I have a task, which I know how to code (in C#), but I know a simple implementation will not meet ALL my needs. So, I am looking for tricks which might meet ALL my needs.
- I am writing a simulation involving N number of entities interacting over time. 
- N will start at around 30 and move in to many thousands. - a. The number of entities will change during the course of the simulation.- b. I expect this will require each entity to have its own trace file. 
- Each Entity has a minimum of 20 parameters, up to millions; I want to track over time. - a. This will most likely required that we can’t keep all values in memory at all times. Some subset should be fine. - b. The number of parameters per entity will initially be fixed, but I can think of some test which would have the number of parameters slowing changing over time. 
- Simulation will last for millions of time steps and I need to keep every value for every parameter. 

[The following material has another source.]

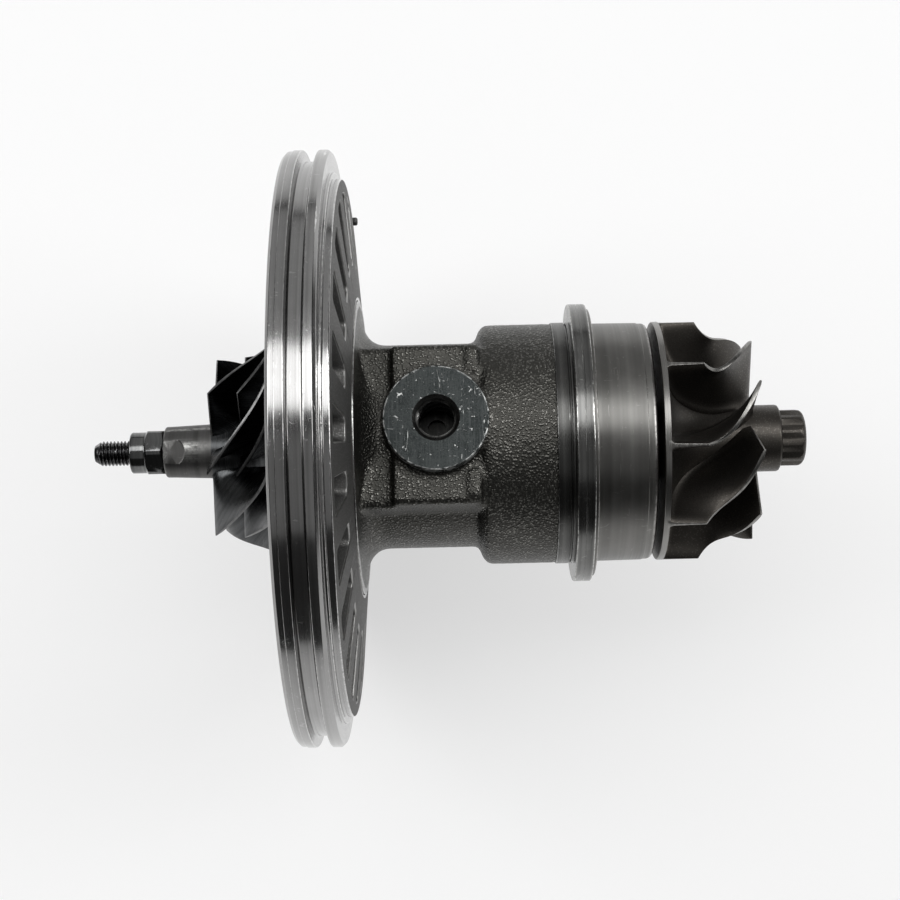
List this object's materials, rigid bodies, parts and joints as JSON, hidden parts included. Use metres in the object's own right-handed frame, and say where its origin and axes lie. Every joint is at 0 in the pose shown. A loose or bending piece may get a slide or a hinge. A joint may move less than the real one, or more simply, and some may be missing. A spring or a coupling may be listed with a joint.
{
  "type": "turbo cartridge",
  "caption": "Turbocharger core: bladed turbine and compressor wheels on one shaft, spinning in a cast bearing housing with a large machined backplate, oil ports and a heat shield.",
  "frame": {"origin": "on the shaft's axis, in the plane of the bearing housing's seat face for the turbine housing", "axes": "+X along the shaft towards the turbine wheel; +Z towards the oil inlet, so that oil drains towards -Z"},
  "size_m": [0.1979, 0.1652, 0.1652],
  "materials": {
    "cast_iron": "as cast, grey-brown, with turned bands",
    "machined_plate": "turned and polished rim, dull cast back",
    "sheet_steel": "drawn sheet, satin",
    "nickel_alloy": "dark investment casting, ground edges",
    "wheel_alloy": "machined, dark satin",
    "shaft_steel": "ground",
    "dark_steel": "dark, shiny",
    "spring_steel": "oiled black",
    "bronze": "bored and turned",
    "seal_rubber": "matt black"
  },
  "bodies": {
    "housing": {"bearing_housing": "cast_iron", "compressor_backplate": "machined_plate", "backplate_index_pin": "machined_plate", "backplate_dowel": "shaft_steel", "backplate_o_ring": "seal_rubber", "seal_plate": "shaft_steel", "seal_plate_o_ring": "seal_rubber", "seal_plate_snap_ring": "spring_steel", "thrust_bearing": "bronze", "oil_deflector": "sheet_steel", "heat_shield": "sheet_steel", "piston_ring_compressor": "cast_iron", "piston_ring_turbine": "cast_iron", "backplate_screw_1": "dark_steel", "backplate_screw_2": "dark_steel", "backplate_screw_3": "dark_steel", "backplate_screw_4": "dark_steel", "backplate_screw_5": "dark_steel", "backplate_screw_6": "dark_steel", "thrust_screw_1": "dark_steel", "thrust_screw_2": "dark_steel", "thrust_screw_3": "dark_steel", "bearing_clip_1": "spring_steel", "bearing_clip_2": "spring_steel", "bearing_clip_3": "spring_steel", "bearing_clip_4": "spring_steel"},
    "rotor": {"shaft": "shaft_steel", "turbine_wheel": "nickel_alloy", "compressor_wheel": "wheel_alloy", "shaft_nut": "dark_steel", "seal_sleeve": "shaft_steel", "thrust_collar": "shaft_steel", "thrust_runner": "shaft_steel"},
    "bearing_compressor_side": {"journal_bearing_compressor": "bronze"},
    "bearing_turbine_side": {"journal_bearing_turbine": "bronze"}
  },
  "joints": [
    {"name": "rotor_spin", "type": "hinge", "parent": "housing", "child": "rotor", "pos_m": [0, 0, 0], "axis": [1, 0, 0], "continuous": true},
    {"name": "bearing_compressor_side_spin", "type": "hinge", "parent": "housing", "child": "bearing_compressor_side", "pos_m": [-0.0545, 0, 0], "axis": [1, 0, 0], "continuous": true},
    {"name": "bearing_turbine_side_spin", "type": "hinge", "parent": "housing", "child": "bearing_turbine_side", "pos_m": [-0.0095, 0, 0], "axis": [1, 0, 0], "continuous": true}
  ]
}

- What I will be using these traces for: - a. Plotting a subset (configurable) of the parameters for a fixed amount of time from the current time step to the past. - i. Normally on the order of 300 time steps. ii. These plots are in real time while the simulation is running.- b. I will be using these traces to re-play the simulation, so I need to quickly access all the parameters at a give time step so I can quickly move to different times in the simulation. - i. This requires the values be stored in a file(s) which can be inspected/loaded after restarting the software. ii. Using a database is NOT an option.- c. I will be using the parameters for follow up analysis which I can’t define up front so a more flexible system is desirable. 
My initial thought:
- One class per entity which holds all the parameters. 
- Backed by a memory mapped file. 
- Only a fixed, but moving, amount of the file is mapped to main memory 
- A second memory mapped file which holds time indexes to main file for quicker access during re-playing of simulation. This may be very important because each entity file will represent a different time slice of the full simulation.